A good session with the hat yesterday. The Fair Isle star was tough, with the double yarns: grit-the-teeth-and-knit-the-next-stitch, sort of thing. It’s sloppily done, too – there’s a half-star at the back where I haven’t even bothered to find a pattern to fit horizontally. As you can see below. And I ran low on red, but fortunately found a ball of yarn which, used with a strand of the original red, passes the old Galloping Horse test.

But now that the star is done, I think it looks rather jolly, like the ear-flap hats one sees in the streets. Not far, now, to the crown shaping. Next Sunday, or the next trip to Strathardle, whichever comes first, should pretty well finish it off.


Thanks for the pointer to EZ's account in Knitting Around of Carnival Time in Germany, Mary Lou. I thought I knew EZ by heart, but had completely forgotten that passage. And thanks for the pointer on your web page to Needled’s remarkable account of recovery from her stroke. I had already read it. It needs the widest possible circulation.

Angel, I do agree that droopy alpaca seems inappropriate for the Schoolhouse Press Green Sweater. And I note with interest what you say, Gerri, about theraineysisters giving up on it. It certainly doesn’t look easy.

Gerri, my worry about DD is that she couldn’t be all that interested in Japanese knitting if she never mentions it. I’m sure there’ll be a class of some sort, but will it be passionate? And up to date?


  1. I just knew there was another good reason to eat porridge!

  2. Jean, I am so glad you mentioned Needled's latest post. My bloglines doesn't seem to be working properly and I get very late notification of new posts.

    It was an inspiring read, so much so that I felt compelled to suggest to my recently qualified Occupational Therpist friend to consider knitting for OccTherapy.

    The hat is looking good - I bought one when I was in Prague to use up the last of my currency.

    I wish you fortitude for the steeking and the crowning to come.

    All the best,

  3. I recently learned a trick here in the states that, if you ask for a Spanish speaker when you call a call center, you'll more likely get a bilingual person Stateside. Don't suppose your electricity board offers any Scots Gaelic speaking options? :)

  4. oy good luck with the Elec Board.

    i live in an UNinsulated old fourplex house that was built at the turn of the 1900 century. there is just one layer of brick and old plaster and lathing between me and the great outdoors. and its a railroad flat - so no consolidating of heat around a central room.

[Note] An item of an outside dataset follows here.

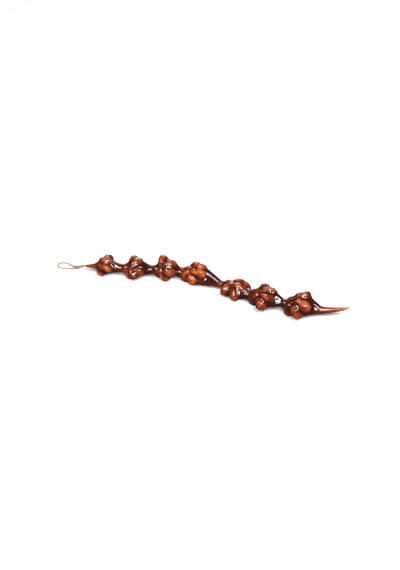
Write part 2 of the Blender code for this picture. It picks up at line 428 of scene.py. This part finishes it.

    i have given up on heat in the winter - yes, i have not turned on my heat at all this winter - instead am wearing all wool mens sweaters i picked up at the church bazaar two years ago and layering with heavy wool cardigans and fingerless mittens and hats if necessary. funny i still havent knit any socks but have some very warm heavy wool i found on ebay

    thus i am armed and can manage thru most days but at night snuggled under a doubled all wool army blanket on the sofa will allow an hour or two of the electric heater.

    its amazing how one gets acclimated quickly - the rooms are on the average about 60 degrees - i also have heavy velvet curtains lined with insulated blackout material and insulated shades drawn ... as the each window (and there are SEVEN) has either a crack in the pane or the storm window - and they are all OLD OLD OLD with much drafts blowing thru. the landlord is most decidedly not interested in any fixup.

    each dec i spend a week sealing up the windows with insulating tape and caulking every pane and crack i can find.

    my gas bill (this is the heat source - baseboard heaters) is almost non existent.

    i refuse to pay to heat the outdoors.

    my elec bill fluctuates as it would due to the elec heaters - i use them as little as i can. and manage to keep it

    sigh i dream of an insulated house with new draftless thermal windows.


  5. Maureen in Fargo6:37 PM

    I was in DD's Japanese Knitting class at Yarnover that Gerri mentioned and she was wonderful. I got the feeling that she was passionate about every aspect of knitting, she was certainly enthusiastic about the Japanese patterns.

    We spent the morning learning how to decipher all the basic info for a pattern (gauge, stitch pattern, etc.) and the afternoon learning how to decipher the chart symbols. There are some pretty complicated maneuvers in their stitch patterns and it was great to have Donna show us how to perform some of them and how to figure out their instructions.

    If you are serious about knitting one of their patterns it is a must have class! I had a wonderful time too, Donna is funny and lots of fun!! I know I've mentioned that I took her class before, but I just wanted to reassure you that all will be fine and fun.